Your goal
Repeat exactly the lines between and including those that contain "whole = Part.makeCompound([thing.Shape" and "points = [vertex.co". Output no other line.

Dataset section
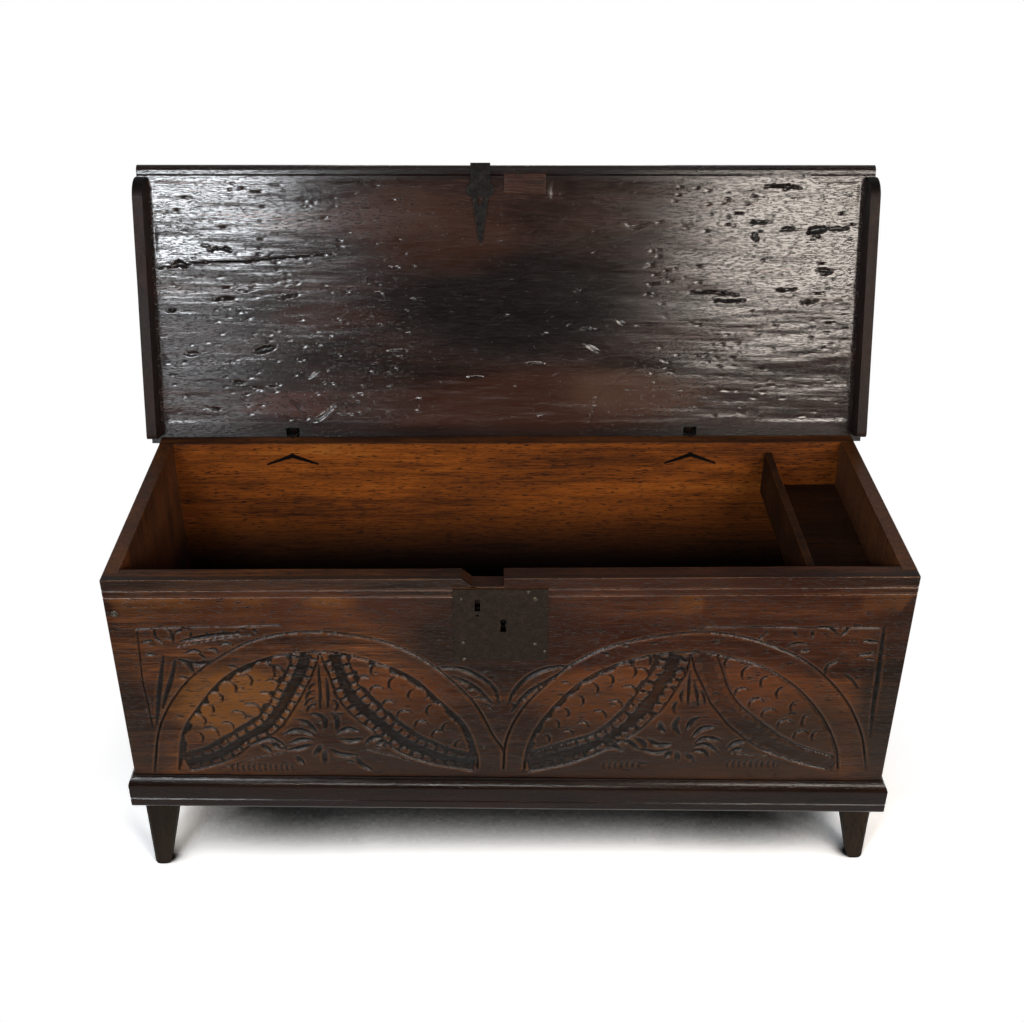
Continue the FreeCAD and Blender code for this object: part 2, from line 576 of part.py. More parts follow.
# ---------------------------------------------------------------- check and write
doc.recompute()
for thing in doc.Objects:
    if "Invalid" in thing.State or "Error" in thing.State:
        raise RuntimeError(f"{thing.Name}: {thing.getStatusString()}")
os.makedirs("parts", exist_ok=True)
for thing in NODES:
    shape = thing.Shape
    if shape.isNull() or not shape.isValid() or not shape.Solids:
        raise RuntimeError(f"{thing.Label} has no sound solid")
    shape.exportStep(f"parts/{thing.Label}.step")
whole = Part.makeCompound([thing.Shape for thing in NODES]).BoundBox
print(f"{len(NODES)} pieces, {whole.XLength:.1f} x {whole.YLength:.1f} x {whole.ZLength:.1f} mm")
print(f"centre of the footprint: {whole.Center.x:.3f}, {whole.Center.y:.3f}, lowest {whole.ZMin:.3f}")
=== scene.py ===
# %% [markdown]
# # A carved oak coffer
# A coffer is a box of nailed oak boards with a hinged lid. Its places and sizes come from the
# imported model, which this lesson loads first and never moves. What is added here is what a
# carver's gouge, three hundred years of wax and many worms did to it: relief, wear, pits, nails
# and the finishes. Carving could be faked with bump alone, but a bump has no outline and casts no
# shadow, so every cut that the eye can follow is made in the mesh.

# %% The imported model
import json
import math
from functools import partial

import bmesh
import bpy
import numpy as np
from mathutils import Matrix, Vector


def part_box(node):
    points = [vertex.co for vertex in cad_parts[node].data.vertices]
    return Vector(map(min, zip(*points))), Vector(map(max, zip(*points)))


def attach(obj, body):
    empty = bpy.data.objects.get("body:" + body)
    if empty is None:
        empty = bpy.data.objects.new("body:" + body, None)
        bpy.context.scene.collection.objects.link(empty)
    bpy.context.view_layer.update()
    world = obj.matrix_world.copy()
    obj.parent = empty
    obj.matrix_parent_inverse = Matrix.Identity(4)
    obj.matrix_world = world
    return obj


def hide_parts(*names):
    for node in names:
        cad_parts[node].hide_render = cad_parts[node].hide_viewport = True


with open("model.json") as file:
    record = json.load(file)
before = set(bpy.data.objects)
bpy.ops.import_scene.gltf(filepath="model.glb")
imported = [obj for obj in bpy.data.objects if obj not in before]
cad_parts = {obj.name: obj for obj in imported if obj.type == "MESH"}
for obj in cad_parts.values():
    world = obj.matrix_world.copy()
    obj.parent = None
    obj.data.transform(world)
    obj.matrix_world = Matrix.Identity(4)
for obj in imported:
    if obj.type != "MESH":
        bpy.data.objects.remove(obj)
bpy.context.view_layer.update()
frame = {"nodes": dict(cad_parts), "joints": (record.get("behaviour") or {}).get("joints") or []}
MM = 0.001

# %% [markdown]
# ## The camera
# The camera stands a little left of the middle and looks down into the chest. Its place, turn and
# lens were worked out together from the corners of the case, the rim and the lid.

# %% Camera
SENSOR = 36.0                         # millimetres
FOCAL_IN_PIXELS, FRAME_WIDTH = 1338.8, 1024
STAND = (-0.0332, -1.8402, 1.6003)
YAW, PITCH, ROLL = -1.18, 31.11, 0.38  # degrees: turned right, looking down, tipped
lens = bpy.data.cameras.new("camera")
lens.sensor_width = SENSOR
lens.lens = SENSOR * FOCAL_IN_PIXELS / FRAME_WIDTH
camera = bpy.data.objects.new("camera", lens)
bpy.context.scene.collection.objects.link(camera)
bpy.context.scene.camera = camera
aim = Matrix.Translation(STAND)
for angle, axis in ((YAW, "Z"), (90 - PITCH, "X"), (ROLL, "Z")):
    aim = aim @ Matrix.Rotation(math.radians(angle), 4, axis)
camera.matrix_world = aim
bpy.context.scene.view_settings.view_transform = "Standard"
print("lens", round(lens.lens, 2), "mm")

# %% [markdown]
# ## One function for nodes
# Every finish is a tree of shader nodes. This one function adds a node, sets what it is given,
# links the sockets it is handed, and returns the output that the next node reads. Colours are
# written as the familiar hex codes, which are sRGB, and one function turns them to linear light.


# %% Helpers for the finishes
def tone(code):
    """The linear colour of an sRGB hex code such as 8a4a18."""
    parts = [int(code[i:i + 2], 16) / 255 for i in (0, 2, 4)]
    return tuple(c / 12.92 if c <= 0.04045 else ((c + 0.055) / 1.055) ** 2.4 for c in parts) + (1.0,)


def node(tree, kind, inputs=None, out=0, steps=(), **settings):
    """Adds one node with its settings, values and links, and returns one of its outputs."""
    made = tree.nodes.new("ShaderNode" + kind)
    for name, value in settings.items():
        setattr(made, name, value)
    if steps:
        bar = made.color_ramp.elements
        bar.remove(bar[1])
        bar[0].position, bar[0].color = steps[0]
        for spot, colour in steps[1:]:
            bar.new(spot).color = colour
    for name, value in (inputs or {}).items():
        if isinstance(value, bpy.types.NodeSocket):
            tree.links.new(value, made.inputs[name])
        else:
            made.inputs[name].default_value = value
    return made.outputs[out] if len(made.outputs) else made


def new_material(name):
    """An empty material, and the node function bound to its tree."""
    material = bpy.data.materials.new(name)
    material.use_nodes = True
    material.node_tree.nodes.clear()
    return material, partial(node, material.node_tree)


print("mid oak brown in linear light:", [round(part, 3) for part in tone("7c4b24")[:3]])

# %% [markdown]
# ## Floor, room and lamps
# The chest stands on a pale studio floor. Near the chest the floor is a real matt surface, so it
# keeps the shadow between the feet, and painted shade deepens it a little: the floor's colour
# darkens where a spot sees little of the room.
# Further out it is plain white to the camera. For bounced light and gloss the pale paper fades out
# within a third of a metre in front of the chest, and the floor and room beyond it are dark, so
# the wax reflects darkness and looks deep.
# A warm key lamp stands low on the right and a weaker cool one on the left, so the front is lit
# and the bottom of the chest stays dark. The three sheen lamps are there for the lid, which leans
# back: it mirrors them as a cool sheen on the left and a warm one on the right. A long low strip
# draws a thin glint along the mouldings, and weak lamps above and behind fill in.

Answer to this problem
whole = Part.makeCompound([thing.Shape for thing in NODES]).BoundBox
print(f"{len(NODES)} pieces, {whole.XLength:.1f} x {whole.YLength:.1f} x {whole.ZLength:.1f} mm")
print(f"centre of the footprint: {whole.Center.x:.3f}, {whole.Center.y:.3f}, lowest {whole.ZMin:.3f}")
=== scene.py ===
# %% [markdown]
# # A carved oak coffer
# A coffer is a box of nailed oak boards with a hinged lid. Its places and sizes come from the
# imported model, which this lesson loads first and never moves. What is added here is what a
# carver's gouge, three hundred years of wax and many worms did to it: relief, wear, pits, nails
# and the finishes. Carving could be faked with bump alone, but a bump has no outline and casts no
# shadow, so every cut that the eye can follow is made in the mesh.

# %% The imported model
import json
import math
from functools import partial

import bmesh
import bpy
import numpy as np
from mathutils import Matrix, Vector


def part_box(node):
    points = [vertex.co for vertex in cad_parts[node].data.vertices]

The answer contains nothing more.